Selon le sexologue François St-Père, la discrétion est effectivement souhaitable: «Raconter à son entourage qu'on a trompé ou qu'on a été trompé risque de causer de nombreux préjudices, car c'est une situation qui heurte forcément les valeurs. Il s'installe alors un malaise généralisé.»

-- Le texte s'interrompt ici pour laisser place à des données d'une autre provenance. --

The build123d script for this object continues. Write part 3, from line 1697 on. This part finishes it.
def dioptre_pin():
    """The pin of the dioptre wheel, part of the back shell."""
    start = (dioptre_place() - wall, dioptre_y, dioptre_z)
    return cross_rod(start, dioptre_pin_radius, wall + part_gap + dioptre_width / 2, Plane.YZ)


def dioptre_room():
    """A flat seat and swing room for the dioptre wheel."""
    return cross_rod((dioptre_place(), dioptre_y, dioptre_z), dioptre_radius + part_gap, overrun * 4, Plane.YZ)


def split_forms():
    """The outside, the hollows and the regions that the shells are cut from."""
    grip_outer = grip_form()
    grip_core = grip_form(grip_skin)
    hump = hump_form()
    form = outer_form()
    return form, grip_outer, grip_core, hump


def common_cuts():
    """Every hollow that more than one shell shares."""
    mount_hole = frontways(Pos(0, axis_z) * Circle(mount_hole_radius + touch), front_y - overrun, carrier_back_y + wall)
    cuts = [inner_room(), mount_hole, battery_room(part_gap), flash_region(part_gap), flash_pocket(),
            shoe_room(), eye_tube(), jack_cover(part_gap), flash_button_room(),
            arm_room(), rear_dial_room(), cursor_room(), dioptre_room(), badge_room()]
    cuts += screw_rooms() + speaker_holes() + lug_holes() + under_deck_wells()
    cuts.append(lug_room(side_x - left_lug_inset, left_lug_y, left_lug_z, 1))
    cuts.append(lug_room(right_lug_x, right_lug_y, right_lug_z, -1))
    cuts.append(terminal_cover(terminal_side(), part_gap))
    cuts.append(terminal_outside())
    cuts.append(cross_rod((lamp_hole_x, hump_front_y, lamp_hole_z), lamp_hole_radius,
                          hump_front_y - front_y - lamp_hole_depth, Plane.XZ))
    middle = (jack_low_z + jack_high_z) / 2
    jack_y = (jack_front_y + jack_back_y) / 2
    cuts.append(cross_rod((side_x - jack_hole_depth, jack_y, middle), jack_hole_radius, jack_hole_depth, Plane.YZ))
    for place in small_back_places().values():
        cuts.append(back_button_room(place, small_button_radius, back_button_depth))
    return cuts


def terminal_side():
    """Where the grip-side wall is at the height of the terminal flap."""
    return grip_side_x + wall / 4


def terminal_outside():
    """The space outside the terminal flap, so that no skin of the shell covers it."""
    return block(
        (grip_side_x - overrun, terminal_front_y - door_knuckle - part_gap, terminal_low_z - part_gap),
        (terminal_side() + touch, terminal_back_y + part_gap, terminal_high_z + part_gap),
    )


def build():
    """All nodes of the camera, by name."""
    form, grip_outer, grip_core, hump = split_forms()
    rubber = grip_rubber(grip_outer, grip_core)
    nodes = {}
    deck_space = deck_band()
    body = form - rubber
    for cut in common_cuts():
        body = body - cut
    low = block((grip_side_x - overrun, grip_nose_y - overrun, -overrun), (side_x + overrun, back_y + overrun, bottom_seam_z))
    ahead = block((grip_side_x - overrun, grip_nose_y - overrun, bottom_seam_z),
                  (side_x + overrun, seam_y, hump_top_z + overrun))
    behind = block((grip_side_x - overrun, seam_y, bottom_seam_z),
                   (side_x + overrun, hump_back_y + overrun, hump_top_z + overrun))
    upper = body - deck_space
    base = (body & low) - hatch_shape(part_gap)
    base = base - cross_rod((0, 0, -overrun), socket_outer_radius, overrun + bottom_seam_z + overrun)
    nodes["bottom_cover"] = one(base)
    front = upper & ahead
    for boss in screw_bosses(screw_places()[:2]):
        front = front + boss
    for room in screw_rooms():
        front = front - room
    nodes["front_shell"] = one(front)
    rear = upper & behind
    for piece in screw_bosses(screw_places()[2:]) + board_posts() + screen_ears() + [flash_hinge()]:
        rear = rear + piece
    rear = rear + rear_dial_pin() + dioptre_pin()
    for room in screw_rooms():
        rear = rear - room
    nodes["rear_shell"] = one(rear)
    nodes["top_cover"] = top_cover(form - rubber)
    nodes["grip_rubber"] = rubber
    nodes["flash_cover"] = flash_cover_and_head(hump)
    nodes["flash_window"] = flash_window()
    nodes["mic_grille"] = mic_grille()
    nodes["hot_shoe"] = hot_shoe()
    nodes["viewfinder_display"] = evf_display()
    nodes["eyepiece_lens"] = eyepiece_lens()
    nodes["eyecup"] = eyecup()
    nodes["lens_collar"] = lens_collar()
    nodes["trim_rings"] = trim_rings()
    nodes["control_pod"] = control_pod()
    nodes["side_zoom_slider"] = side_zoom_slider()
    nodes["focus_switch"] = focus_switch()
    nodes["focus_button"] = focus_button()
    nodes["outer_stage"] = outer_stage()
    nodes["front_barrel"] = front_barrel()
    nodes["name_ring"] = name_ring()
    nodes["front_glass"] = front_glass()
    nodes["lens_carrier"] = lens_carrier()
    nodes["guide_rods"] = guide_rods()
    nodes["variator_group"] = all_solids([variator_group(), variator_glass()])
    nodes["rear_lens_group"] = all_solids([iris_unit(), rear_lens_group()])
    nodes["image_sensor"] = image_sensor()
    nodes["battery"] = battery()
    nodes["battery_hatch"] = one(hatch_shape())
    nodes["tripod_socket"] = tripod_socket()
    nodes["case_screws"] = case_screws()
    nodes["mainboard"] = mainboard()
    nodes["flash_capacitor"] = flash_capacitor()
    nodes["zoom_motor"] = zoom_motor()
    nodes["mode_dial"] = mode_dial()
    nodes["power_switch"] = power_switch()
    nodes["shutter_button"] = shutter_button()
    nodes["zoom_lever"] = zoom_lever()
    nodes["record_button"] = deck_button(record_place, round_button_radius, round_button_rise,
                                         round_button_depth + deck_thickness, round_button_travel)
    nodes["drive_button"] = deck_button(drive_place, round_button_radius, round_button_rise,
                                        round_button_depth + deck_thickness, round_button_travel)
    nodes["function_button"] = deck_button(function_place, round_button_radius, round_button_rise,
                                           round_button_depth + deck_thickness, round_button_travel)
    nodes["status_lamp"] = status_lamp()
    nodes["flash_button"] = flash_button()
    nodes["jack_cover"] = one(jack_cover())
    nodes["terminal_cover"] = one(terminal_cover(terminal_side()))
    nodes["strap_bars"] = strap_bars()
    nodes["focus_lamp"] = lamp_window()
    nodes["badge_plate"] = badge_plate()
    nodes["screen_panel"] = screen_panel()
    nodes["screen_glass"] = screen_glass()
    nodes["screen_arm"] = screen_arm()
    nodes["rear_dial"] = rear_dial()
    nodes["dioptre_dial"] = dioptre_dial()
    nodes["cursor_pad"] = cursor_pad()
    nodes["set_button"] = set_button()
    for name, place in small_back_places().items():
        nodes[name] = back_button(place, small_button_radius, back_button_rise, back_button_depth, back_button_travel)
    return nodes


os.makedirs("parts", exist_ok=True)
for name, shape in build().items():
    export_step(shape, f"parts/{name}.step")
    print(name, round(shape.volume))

Le sexologue explique que les proches auront tendance à éprouver de la colère et du dégoût face au trompeur, tout en jugeant la personne trompée qui a choisi de pardonner à son conjoint. Certains vont tenter de s'ingérer en donnant des conseils, mais souvent ils n'ont ni le recul ni l'objectivité pour le faire. Plusieurs vont souhaiter la fin de cette relation, ce qui n'est pas sans conséquences chez le couple en question.
François St-Père croit toutefois qu'il est sain de pouvoir se confier lorsqu'on vit une telle situation. Il conseille toutefois de bien choisir le confident, c'est-à-dire un proche qui aura la capacité de se montrer objectif et qui ne portera pas de jugement, en plus d'être capable de garder le secret.